3.18 Documenting customary tenure. There is increasing interest in several African countries in documenting customary rights (e.g., Uganda’s Land Act of 1998). The arguments for registering these certificates of customary tenure are that the processes will:

3.19 Despite the merits or limitations of the processes, there could be significant impacts on some land rights. A major difficulty is the fact that such documentation can effectively freeze customary rules that are in place at the time. No account is made, for example, of such future rights as the right of a child to return home and receive a parcel of family land after a divorce. Limited rights such as the right to pick fruit or gather wood on another’s property may be eliminated by the documentation. And then there is the question of whose name(s) the certificates or registers will record. For example, will the name be the de facto head of household, who may be a woman whose husband works away from home, or the de jure head of household according to customary law? There are limitations with both of these approaches, including the problem of whether the documents have priority over customary law in cases of inheritance when both names are recorded. In this regard, polygamy is a significant complicating factor when issuing land titles. Unregistered marriages, divorces and polygamy can have a major impact on women’s security of tenure.

3.20 Dynamic cultural and religious values. Traditional laws and religious laws often protected women and provided for wives, widows, and female children through other means than, for instance, equal land shares on inheritance. Under Islamic law, for example, daughters may receive half the land that sons receive on the death of their father. This is in effect their dowry to bring to a marriage. The sons on the other hand have the responsibility to provide for unmarried sisters and their mother and in theory require more land. Other cultures have had similar traditional laws.
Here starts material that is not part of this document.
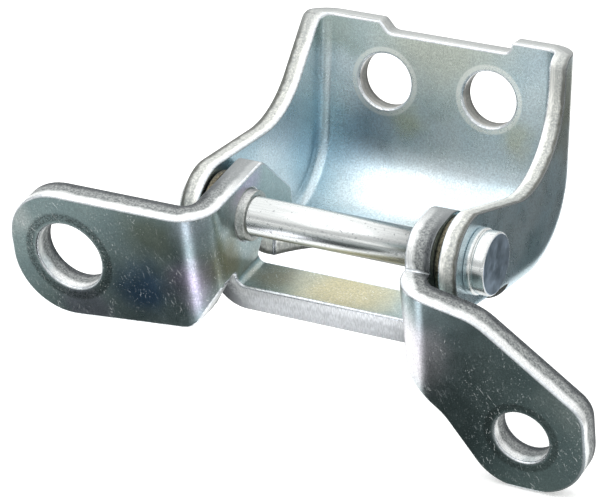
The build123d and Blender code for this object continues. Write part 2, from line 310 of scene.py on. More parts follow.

3.21 Traditional societies and religious based communities are not immune to the influence of social changes around them. Education of women and greater opportunities for employment and self-sufficiency are affecting many traditional communities. Divorce, desertion, and urban migration may also challenge the traditional safety nets. The devastation of HIV/AIDS and war have further fragmented the extended and traditional family arrangements. At the same time, in the midst of obvious need for changes, who has the right to demand that these changes be made or to force another community to adopt its values? This raises ethical dilemmas for the land professional.

3.22 Gender-targeted development projects. International aid organisations have been targeting particular groups such as women and children for special assistance for decades. More recently the protection and enhancement of women’s rights to land have become a focus for some land reform projects. One difficulty is that these projects often enhance the economic value of the land which may change how that land is viewed within the community. For example, part of a community may have used parcels of marginal land to raise personal crops. After a land development project, this marginal land may have access to irrigation and to a new road, thus enhancing its value. Will local authorities allow the original land users to maintain their land rights after the project is over? Experience in housing projects has also shown that making improvements to a house may lead to “expropriation” of rights to the house by more powerful members of the community.

3.23 The intention of this discussion is not to discourage gender-related projects and programmes. Instead, it is to demonstrate that making changes does not always result in the benefits originally intended.15 The situation is complex and requires looking at the existing constraints at the macro-level (legislation and policies), institutional arrangements (mechanisms and procedures for land administration), and local dynamics (prevalent social organizations and related factors in social beliefs, rules, and customary practices).